Однако у Господа на многое Свои виды, и однажды у ее сельского домика с грохотом затормозила российская военная машина и раздался стук в ворота.
А дальше, все, как в ее кошмаре:
– Мать, воды не будет?
И стоят двое в амуниции с канистрами.
– Мать. Я-то мать. Только сын у меня на другой стороне. И если, не ровен час, встанете вы завтра друг напротив друга – Вовка мой и вы двое, моей же воды напившиеся, то что будет-то? Ясно, что будет. У сына – приказ. И у вас, «сынки» – приказ. Вот и все. И кого я напоила, получается. Да лучше б пересохла скважина моя!

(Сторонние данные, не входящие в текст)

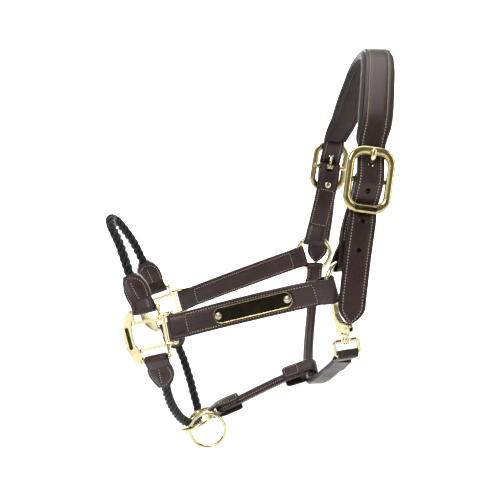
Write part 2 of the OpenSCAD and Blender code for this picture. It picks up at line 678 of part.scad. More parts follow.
module snap_body() {
    color(brass) on_hook() difference() {
        union() {
            translate([0, 0, -5.4]) cylinder(h = 1.6, r = 3.9);
            translate([0, 0, -5.4]) cylinder(h = 14.4, r = 2.5);
            translate([0, 0, boss_h / 2 + 0.3]) cylinder(h = 5, r = 4.2);
            rotate([90, 0, 0]) translate([0, 0, -3.8]) linear_extrude(7.6) hook_outline();
        }
        // Slot that the gate works in, and the pin's hole
        translate([0.5, -2.3, 9.5]) cube([12, 4.6, 12]);
        translate(pin_at) rotate([90, 0, 0]) cylinder(h = 20, r = pin_r + 0.02, center = true);
    }
}
module snap_gate() {
    color(brass) on_hook() difference() {
        union() {
            translate(pin_at) rotate([90, 0, 0]) cylinder(h = gate_t, r = 2.6, center = true);
            rotate([90, 0, 0]) translate([0, 0, -gate_t / 2]) linear_extrude(gate_t)
                polygon([[2.8, 12.5], [6.8, 12.5], [7.2, 18], [10, 19.5], [10, 22.5], [6.4, 24], [5.2, 33],
                    [2.6, 33]]);
        }
        translate(pin_at) rotate([90, 0, 0]) cylinder(h = 10, r = pin_r + 0.08, center = true);
    }
}
module snap_pin() {
    color(antique_brass) on_hook() translate(pin_at) rotate([90, 0, 0])
        cylinder(h = 8.4, r = pin_r, center = true);
}
module snap_spring() {
    color(cord_white) on_hook() translate(pin_at) translate([0, 1.75, 0]) rotate([90, 0, 0])
        rotate_extrude() translate([1.75, 0]) circle(0.35);
}

crown_strap();
crown_padding();
crown_foam();
buckle(near_buckle_at);  // near_buckle
mirror(Y) buckle(far_buckle_at);  // far_buckle
prong(near_buckle_at);  // near_prong
mirror(Y) prong(far_buckle_at);  // far_prong
chape(near_buckle_at, near_ring_at, near_ring_turn);  // near_chape
mirror(Y) chape(far_buckle_at, far_ring_at, far_ring_turn);  // far_chape
chape_rivet(near_buckle_at, near_ring_at);  // near_chape_rivet
mirror(Y) chape_rivet(far_buckle_at, far_ring_at);  // far_chape_rivet
cheek_ring(near_ring_at, near_ring_turn);  // near_cheek_ring
mirror(Y) cheek_ring(far_ring_at, far_ring_turn);  // far_cheek_ring
cheek_strap(near_ring_at, near_ring_turn) hook_room();  // near_cheek_strap
mirror(Y) cheek_strap(far_ring_at, far_ring_turn) lash_room();  // far_cheek_strap
nameplate();
nameplate_rivets();
square_fitting();  // near_square
mirror(Y) square_fitting();  // far_square
nose_tab(near_nose_tip, rope_start(nose_line));  // near_nose_tab
mirror(Y) nose_tab(far_nose_tip, rope_end(nose_line));  // far_nose_tab
nose_rope();
chin_tab(near_chin_tip, rope_start(chin_line));  // near_chin_tab
mirror(Y) chin_tab(far_chin_tip, rope_end(chin_line));  // far_chin_tab
chin_rope();
chin_ring();
lead_ring();
jaw_strap();
jaw_core();
jaw_front_tab();
jaw_rear_tab();
throat_lash();
throat_core();
snap_eye();
snap_body();
snap_gate();
snap_pin();
snap_spring();
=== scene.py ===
"""The looks of the leather headcollar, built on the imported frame. Lengths are in mm until make()."""

import math
import random
from collections import namedtuple

import bpy
from mathutils import Euler, Matrix, Vector, noise


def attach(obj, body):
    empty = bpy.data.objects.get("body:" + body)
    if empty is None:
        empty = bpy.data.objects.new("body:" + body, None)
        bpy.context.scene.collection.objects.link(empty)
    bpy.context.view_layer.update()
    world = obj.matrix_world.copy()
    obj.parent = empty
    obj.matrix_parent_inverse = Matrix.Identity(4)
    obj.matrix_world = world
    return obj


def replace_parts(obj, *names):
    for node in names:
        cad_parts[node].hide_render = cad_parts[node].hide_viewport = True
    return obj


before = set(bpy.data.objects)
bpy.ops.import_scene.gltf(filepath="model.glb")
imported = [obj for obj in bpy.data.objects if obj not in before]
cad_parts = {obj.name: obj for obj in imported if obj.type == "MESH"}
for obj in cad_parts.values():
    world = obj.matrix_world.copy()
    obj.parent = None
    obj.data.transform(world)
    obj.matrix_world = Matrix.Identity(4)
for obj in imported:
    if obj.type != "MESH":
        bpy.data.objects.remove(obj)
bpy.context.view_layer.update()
rng = random.Random(7)

MM = 0.001
# Length of surface to one unit of UV
UV_LENGTH = 10
X, Y, Z = Vector((1, 0, 0)), Vector((0, 1, 0)), Vector((0, 0, 1))

# ---------------------------------------------------------------- driving sizes, as in the CAD
CROWN_W, CROWN_T = 25.5, 3.6
PAD_T = 7.0
HOLE_GAP, HOLE_R = 27.0, 2.3
CHEEK_W, PLY = 25.0, 2.6
LASH_W, LASH_D = 19.0, 12.0
JAW_D, JAW_TAB_W = 10.0, 17.0
CHEEK_RING_R, CHEEK_RING_WIRE = 20.5, 5.5
CHIN_RING_R, CHIN_RING_WIRE = 20.5, 4.5
LEAD_RING_R, LEAD_RING_WIRE = 19.5, 4.0
BUCKLE_W, BUCKLE_H, BUCKLE_OPEN_W, BUCKLE_OPEN_H, BUCKLE_T = 45.0, 61.0, 30.0, 44.5, 6.0
BUCKLE_BAR_R = 2.5
SQUARE_OPEN_W, SQUARE_OPEN_H, SQUARE_T, SQUARE_BAR_R = 30.0, 24.4, 3.6, 2.0
SNAP_EYE_W, SNAP_WIRE_R = 26.4, 1.7
GAP, LEATHER_GAP = 0.3, 0.2
PLY_HALF = PLY / 2 + 0.05
STITCH_INSET = 3.0

# ---------------------------------------------------------------- places, as in the CAD
BUCKLE_TURN = (-5, 7.5, 0)
NEAR_BUCKLE, FAR_BUCKLE = Vector((-24.5, -103, -123.5)), Vector((-25.5, -103, -110.5))
NEAR_RING, NEAR_RING_TURN = Vector((-44, -97, -218.5)), 32
FAR_RING, FAR_RING_TURN = Vector((-44, -101, -218.5)), 10
SQUARE_AT, SQUARE_TURN = Vector((-231.5, -58.5, -278.5)), (-14, -15.5, -13.5)
TOP_BAR, REAR_BAR, BOTTOM_BAR = (-1.5, 0, 26.3), (25.5, 0, 1.8), (1.5, 0, -25.5)
CHIN_RING, CHIN_TILT = Vector((-188, 0, -394)), 26
LEAD_ANGLE, LEAD_LEAN = -39.5, 11
SNAP_AT, SNAP_TURN, HOOK_TURN = Vector((-41, -99, -275)), (0, -9, 0), -45
EYE_BAR_Z = -13.5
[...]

Все это вихрем носилось в голове у бедной женщины, и казалось ей, что вот-вот, и сойдет она с ума.
– Мать, ты слышишь? Ты чего окаменела-то? Водички нет у тебя?
Смотрит: молодой, румяный, глаза голубые, как у Вовки ее. Только помладше он. Улыбается глупо. Видно, что самому ему эту воду просить неудобно. Бравый военный же. Второй вообще куда-то в сторону смотрит. Типа не при делах.
Жалко ей их стало. Магазины закрыты же, воды не купишь. Наливала в канистры и молилась про себя, чтобы отвел Господь их друг от друга. Этих вот и сына ее. А еще, чтобы там, где Вовка ее сейчас (а связи нет уже сколько, да и понятно почему), кто-то и ему попить дал.
Дожили. Как в самых безвкусных патетических фильмах. Кто бы мог подумать. Пишу, и неловко даже. Но таковы были реалии. Сама она отцу Евгению потом рассказывала. О сыне переживала, конечно, но хотя бы насчет той воды спокойна была. Видимо, Господь, правда, услышал ее молитву и дал ответ.
Женщина эта умерла три недели назад. Сердечный приступ. Хоронили соседи и приход. Кроме сына, воюющего где-то, никого у нее и не было.
А в тот день, когда отец Евгений ее отпевал, прошел в их местах слух, что Вовка ее погиб. Погиб гораздо раньше, но новости там, понятное дело, через линию разграничения «со скрипом» доходят.
– Грустно это все, конечно, – говорил мне батюшка по телефону, – но огромная милость Божия, подарок даже, что не узнала она этого при жизни. Хорошая она женщина была, добрая. А тогда с водой той вообще экзамен на милосердие прошла. Вроде ерунда, но если копнуть, не все его прошли бы – с обеих сторон причем. Пожалел ее Господь. За то или за другое. Только Он знает. Но у Него все промыслительно.